## Set task
What is needed is an exact copy of the lines from the one containing "doc.recompute()" to the one containing "object's box, before", both lines included, and no other lines.

## Recorded data
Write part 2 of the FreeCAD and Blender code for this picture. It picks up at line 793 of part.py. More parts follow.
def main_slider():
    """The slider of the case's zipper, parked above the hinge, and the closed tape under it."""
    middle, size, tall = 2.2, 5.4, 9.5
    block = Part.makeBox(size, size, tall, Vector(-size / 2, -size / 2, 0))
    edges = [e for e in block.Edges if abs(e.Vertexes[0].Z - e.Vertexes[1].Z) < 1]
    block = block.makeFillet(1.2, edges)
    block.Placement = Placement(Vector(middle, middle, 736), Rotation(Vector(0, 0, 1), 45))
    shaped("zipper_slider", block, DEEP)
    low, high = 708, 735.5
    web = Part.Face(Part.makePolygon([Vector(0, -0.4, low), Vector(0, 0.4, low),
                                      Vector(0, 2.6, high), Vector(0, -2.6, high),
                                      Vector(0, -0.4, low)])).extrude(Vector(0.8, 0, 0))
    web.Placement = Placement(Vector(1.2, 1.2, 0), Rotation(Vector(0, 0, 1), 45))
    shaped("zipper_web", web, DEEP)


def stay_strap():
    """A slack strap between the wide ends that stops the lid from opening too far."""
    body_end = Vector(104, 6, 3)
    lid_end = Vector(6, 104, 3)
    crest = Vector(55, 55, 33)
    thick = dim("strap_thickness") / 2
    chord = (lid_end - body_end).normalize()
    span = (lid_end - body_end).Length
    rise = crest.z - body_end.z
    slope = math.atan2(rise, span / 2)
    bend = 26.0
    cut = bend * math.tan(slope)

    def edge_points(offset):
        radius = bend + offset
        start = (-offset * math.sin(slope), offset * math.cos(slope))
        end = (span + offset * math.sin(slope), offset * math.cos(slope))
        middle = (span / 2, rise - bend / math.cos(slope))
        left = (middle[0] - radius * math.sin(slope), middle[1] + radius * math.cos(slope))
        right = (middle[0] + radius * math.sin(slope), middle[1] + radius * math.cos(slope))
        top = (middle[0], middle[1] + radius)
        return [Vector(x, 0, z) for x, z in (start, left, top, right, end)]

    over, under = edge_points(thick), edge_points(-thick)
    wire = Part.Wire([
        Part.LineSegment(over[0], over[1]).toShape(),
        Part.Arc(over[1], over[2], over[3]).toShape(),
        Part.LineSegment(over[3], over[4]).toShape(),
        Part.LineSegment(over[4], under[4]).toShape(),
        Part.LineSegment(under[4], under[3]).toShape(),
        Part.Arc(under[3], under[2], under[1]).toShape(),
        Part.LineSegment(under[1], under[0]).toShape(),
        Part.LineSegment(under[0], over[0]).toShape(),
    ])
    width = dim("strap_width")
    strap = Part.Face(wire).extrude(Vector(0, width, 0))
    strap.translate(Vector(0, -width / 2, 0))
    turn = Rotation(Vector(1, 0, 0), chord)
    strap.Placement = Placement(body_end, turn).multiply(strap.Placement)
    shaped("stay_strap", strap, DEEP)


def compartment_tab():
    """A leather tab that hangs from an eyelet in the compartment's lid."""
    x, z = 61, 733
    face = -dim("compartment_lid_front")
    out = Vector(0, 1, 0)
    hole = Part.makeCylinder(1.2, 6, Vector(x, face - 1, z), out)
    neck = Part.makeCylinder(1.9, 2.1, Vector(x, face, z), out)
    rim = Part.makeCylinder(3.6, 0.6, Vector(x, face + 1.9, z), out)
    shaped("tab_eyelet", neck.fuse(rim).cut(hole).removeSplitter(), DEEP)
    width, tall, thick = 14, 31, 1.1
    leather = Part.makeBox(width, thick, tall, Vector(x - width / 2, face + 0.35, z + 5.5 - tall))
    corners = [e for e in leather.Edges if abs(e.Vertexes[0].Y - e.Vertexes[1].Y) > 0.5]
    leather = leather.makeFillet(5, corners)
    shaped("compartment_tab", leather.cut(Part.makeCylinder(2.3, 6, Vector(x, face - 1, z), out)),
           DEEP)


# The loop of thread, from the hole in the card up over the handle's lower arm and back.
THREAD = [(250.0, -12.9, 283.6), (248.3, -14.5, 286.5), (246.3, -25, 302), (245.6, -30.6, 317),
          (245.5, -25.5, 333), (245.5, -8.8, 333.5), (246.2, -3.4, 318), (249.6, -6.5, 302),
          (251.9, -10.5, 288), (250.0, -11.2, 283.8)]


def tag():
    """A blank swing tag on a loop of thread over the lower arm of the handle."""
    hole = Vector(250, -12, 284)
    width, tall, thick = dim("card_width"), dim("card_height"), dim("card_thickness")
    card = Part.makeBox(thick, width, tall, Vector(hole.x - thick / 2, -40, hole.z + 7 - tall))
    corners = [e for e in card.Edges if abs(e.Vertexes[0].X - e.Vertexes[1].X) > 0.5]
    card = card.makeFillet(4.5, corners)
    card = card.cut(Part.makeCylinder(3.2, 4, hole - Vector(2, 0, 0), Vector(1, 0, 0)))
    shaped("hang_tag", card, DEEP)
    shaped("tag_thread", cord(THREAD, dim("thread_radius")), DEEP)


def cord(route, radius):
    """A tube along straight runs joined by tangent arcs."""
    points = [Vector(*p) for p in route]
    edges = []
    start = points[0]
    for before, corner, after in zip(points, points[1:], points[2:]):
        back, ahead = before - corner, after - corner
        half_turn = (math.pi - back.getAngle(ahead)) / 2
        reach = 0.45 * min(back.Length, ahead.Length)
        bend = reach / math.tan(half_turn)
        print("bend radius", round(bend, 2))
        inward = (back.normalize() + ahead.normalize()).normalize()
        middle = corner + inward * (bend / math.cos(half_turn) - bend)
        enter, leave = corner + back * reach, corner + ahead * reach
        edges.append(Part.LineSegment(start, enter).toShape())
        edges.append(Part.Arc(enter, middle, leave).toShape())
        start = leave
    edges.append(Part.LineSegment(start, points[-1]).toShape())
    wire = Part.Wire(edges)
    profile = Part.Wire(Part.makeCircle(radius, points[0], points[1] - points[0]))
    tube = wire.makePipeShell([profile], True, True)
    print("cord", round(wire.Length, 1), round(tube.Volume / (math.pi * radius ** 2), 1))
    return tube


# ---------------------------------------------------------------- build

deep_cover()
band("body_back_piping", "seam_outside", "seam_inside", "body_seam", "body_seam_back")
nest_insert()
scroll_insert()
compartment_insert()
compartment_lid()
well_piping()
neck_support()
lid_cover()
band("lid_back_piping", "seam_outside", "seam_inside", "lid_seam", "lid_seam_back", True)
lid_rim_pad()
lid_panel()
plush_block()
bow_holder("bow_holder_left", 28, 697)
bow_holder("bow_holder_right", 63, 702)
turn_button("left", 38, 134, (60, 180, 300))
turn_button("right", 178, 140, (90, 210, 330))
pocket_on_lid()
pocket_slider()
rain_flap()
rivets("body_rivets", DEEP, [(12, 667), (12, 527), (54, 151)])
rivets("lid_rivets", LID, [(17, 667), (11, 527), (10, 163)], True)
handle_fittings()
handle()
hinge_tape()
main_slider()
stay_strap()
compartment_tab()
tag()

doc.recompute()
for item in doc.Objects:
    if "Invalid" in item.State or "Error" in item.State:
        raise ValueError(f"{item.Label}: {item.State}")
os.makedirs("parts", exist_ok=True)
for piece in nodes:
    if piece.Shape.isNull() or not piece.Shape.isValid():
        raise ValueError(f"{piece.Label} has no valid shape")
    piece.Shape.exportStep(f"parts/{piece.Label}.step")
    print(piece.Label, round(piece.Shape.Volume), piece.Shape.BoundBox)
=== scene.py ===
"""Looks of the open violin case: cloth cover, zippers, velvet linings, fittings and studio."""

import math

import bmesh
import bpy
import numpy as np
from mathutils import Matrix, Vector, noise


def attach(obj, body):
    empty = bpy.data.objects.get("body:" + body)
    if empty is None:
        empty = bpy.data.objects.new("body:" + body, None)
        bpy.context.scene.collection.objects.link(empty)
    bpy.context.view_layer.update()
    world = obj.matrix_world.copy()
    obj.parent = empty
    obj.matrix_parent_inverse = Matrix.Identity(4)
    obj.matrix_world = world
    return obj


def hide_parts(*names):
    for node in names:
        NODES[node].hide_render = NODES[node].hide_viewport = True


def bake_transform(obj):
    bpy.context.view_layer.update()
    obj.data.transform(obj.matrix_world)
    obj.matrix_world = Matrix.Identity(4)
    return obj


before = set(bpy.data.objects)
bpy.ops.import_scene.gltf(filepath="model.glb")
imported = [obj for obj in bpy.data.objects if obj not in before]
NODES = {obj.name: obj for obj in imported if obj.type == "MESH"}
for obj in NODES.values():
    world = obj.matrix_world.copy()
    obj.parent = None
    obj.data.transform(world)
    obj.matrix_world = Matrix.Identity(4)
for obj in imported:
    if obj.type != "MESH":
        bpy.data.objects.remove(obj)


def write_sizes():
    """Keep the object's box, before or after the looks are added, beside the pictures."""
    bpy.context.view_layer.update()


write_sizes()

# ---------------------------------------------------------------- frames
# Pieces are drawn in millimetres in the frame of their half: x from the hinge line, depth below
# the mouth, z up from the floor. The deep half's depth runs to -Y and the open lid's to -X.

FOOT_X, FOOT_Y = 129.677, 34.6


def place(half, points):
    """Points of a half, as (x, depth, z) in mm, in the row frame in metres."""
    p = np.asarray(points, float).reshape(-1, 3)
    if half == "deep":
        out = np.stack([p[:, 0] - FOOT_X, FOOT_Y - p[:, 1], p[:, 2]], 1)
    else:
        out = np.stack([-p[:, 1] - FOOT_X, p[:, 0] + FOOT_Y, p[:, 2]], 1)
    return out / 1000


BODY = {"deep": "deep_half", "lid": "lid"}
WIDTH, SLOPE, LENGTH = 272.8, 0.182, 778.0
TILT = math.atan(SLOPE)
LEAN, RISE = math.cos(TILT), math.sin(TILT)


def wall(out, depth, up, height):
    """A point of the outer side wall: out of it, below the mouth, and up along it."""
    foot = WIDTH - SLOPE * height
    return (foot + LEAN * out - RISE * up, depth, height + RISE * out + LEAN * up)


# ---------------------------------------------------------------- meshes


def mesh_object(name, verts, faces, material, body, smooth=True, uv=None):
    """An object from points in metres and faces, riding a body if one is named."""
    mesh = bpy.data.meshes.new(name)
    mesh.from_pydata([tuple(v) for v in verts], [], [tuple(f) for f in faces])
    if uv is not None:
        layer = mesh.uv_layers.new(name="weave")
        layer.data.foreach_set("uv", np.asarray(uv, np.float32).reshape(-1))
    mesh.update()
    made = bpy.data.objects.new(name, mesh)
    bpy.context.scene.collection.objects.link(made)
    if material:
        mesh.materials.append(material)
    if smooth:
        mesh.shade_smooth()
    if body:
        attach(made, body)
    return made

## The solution
doc.recompute()
for item in doc.Objects:
    if "Invalid" in item.State or "Error" in item.State:
        raise ValueError(f"{item.Label}: {item.State}")
os.makedirs("parts", exist_ok=True)
for piece in nodes:
    if piece.Shape.isNull() or not piece.Shape.isValid():
        raise ValueError(f"{piece.Label} has no valid shape")
    piece.Shape.exportStep(f"parts/{piece.Label}.step")
    print(piece.Label, round(piece.Shape.Volume), piece.Shape.BoundBox)
=== scene.py ===
"""Looks of the open violin case: cloth cover, zippers, velvet linings, fittings and studio."""

import math

import bmesh
import bpy
import numpy as np
from mathutils import Matrix, Vector, noise


def attach(obj, body):
    empty = bpy.data.objects.get("body:" + body)
    if empty is None:
        empty = bpy.data.objects.new("body:" + body, None)
        bpy.context.scene.collection.objects.link(empty)
    bpy.context.view_layer.update()
    world = obj.matrix_world.copy()
    obj.parent = empty
    obj.matrix_parent_inverse = Matrix.Identity(4)
    obj.matrix_world = world
    return obj


def hide_parts(*names):
    for node in names:
        NODES[node].hide_render = NODES[node].hide_viewport = True


def bake_transform(obj):
    bpy.context.view_layer.update()
    obj.data.transform(obj.matrix_world)
    obj.matrix_world = Matrix.Identity(4)
    return obj


before = set(bpy.data.objects)
bpy.ops.import_scene.gltf(filepath="model.glb")
imported = [obj for obj in bpy.data.objects if obj not in before]
NODES = {obj.name: obj for obj in imported if obj.type == "MESH"}
for obj in NODES.values():
    world = obj.matrix_world.copy()
    obj.parent = None
    obj.data.transform(world)
    obj.matrix_world = Matrix.Identity(4)
for obj in imported:
    if obj.type != "MESH":
        bpy.data.objects.remove(obj)


def write_sizes():
    """Keep the object's box, before or after the looks are added, beside the pictures."""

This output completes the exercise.